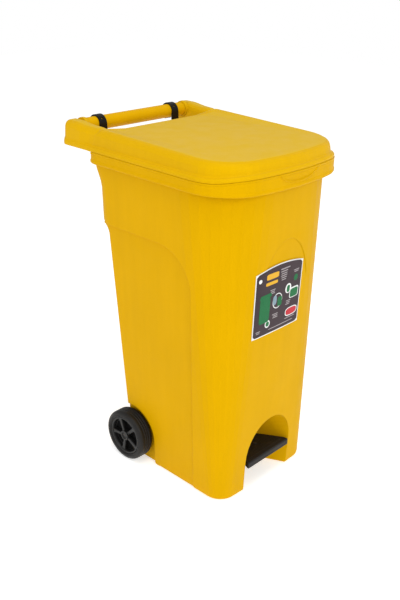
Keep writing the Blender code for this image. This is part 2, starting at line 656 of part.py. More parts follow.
def washer_x(name, x_low, x_high, centre, bore, radius, finish):
    profile = [(x_low, bore), (x_low, radius), (x_high, radius), (x_high, bore)]
    return add_object(name, turned_x(profile, centre, 16), finish)


def make_axle(steel, black):
    centre = (AXLE_Y, AXLE_Z)
    end = WHEEL_OUT - 0.0030
    add_object("axle", rod_x(-end, end, centre, AXLE_RADIUS, 24), steel)
    for side, tag in ((-1, "left"), (1, "right")):
        xs = sorted((side * (ARCH_WALL_X + 0.0003), side * (WHEEL_IN + 0.0002)))
        washer_x(f"axle_washer_{tag}", *xs, centre, AXLE_RADIUS + 0.0003, 0.0105, steel)
        xs = sorted((side * (WHEEL_OUT - 0.0062), side * (WHEEL_OUT - 0.0025)))
        washer_x(f"axle_cap_{tag}", *xs, centre, AXLE_RADIUS + 0.0003, 0.0078, black)


def niche_half_width(y):
    points = [(FRONT_LOW + depth, half_width) for depth, half_width, _ in NICHE]
    for (y0, w0), (y1, w1) in zip(points, points[1:]):
        if y <= y1:
            return w0 + (w1 - w0) * (y - y0) / (y1 - y0)
    return points[-1][1]


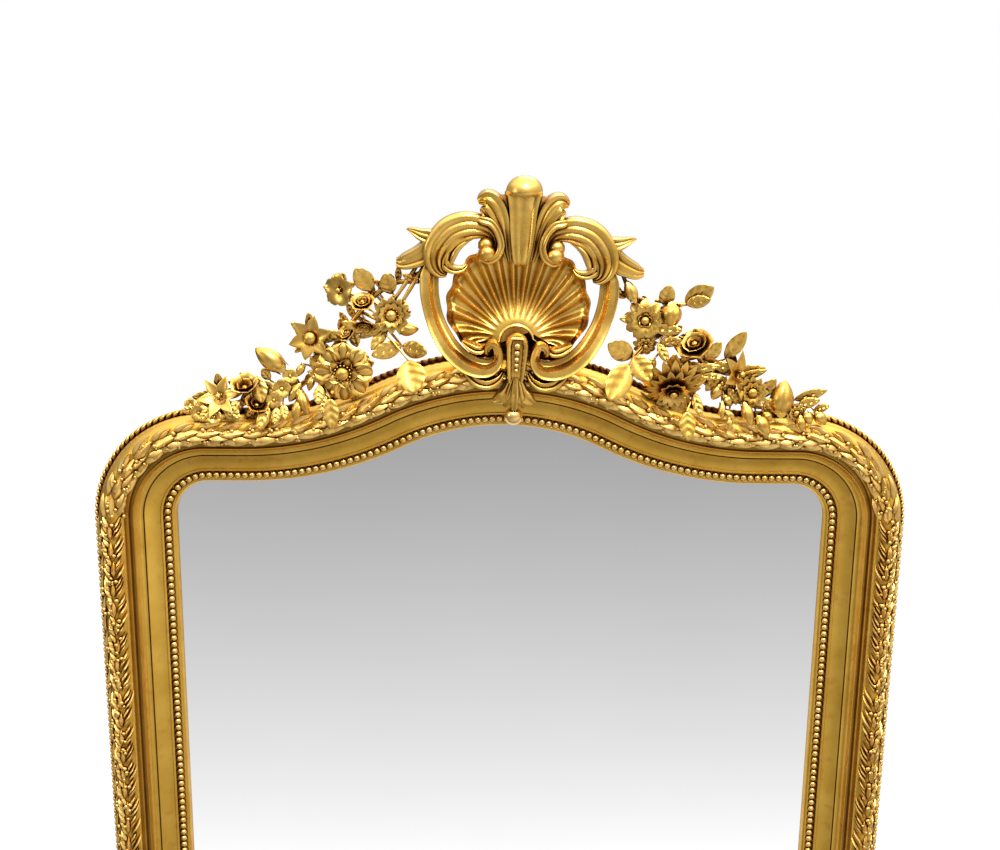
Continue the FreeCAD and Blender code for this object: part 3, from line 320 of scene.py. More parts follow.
def gilding(name, bright, mid, rough, reach, bole=0.35):
    """Leaf over bole; reach is how deep a hollow has to be before it darkens with dirt and painted shade, in
    metres.
    """
    material, tree, place, shader = new_finish(name, metallic=0.96)
    patches = ramp(tree, noise(tree, place, 28), [(0.3, 0), (0.7, 1)])
    worn = ramp(tree, noise(tree, place, 75, 6), [(0.56, 0), (0.7, bole)])
    leaf = blended(tree, worn, blended(tree, patches, mid, bright), RED_CLAY)
    # Ambient occlusion browns the hollows: dirt and old toning, and painted shade where the carving shades
    # itself.
    occlusion = tree.nodes.new("ShaderNodeAmbientOcclusion")
    occlusion.inputs["Distance"].default_value = reach
    occlusion.samples = 8
    open_sky = ramp(tree, occlusion.outputs["AO"], [(0.34, 0), (0.86, 1)])
    tree.links.new(blended(tree, open_sky, DIRT_AND_SHADE_BROWN, leaf), shader.inputs["Base Color"])
    shader.inputs["Coat Weight"].default_value = 0.16
    shader.inputs["Coat Roughness"].default_value = 0.22
    gloss = map_range(tree, noise(tree, place, 140), (0, 1), (rough - 0.08, rough + 0.12))
    tree.links.new(gloss, shader.inputs["Roughness"])
    bumped(tree, shader, noise(tree, place, 420), 0.25, 0.0004)
    return material


GOLD = (0.9, 0.56, 0.13)
OLD_GOLD = (0.72, 0.41, 0.06)
moulding_gold = gilding("satin_gilding", (0.8, 0.48, 0.075), (0.68, 0.38, 0.045), 0.34, 0.006)
carved_gold = gilding("burnished_gilding", GOLD, OLD_GOLD, 0.27, 0.015)
relief_gold = gilding("relief_gilding", (1.0, 0.66, 0.2), (0.84, 0.52, 0.12), 0.3, 0.004)
pearl_gold = gilding("bead_gilding", (0.95, 0.66, 0.26), GOLD, 0.22, 0.005, bole=0.15)
# Dark bole on the moulding's low outer sides; the same dark finish is painted shade on the rope behind the
# garlands.
bole_and_painted_shade = gilding("bole_sides_and_painted_shade", (0.16, 0.05, 0.012), (0.1, 0.03, 0.008), 0.5, 0.01)

# %% [markdown]
# ## Wood, iron and silvered glass
# The back is bare: pine boards with long grain and old toning, harder wood for the keys, and
# iron that has gone dark with rust in its pits. The mirror plate is silver behind glass, with a
# faint warmth.

# %% Back materials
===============
◆ OBJECTIVE ◆
Emit, unaltered, the lines from the top of the listing down through the line that holds "return add_object(name, turned_x(profile, centre, 16), finish)"; emit nothing else.

◆ TASK ANSWER ◆
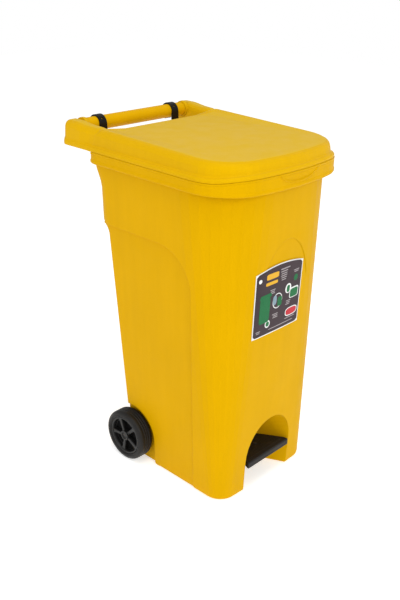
Keep writing the Blender code for this image. This is part 2, starting at line 656 of part.py. More parts follow.
def washer_x(name, x_low, x_high, centre, bore, radius, finish):
    profile = [(x_low, bore), (x_low, radius), (x_high, radius), (x_high, bore)]
    return add_object(name, turned_x(profile, centre, 16), finish)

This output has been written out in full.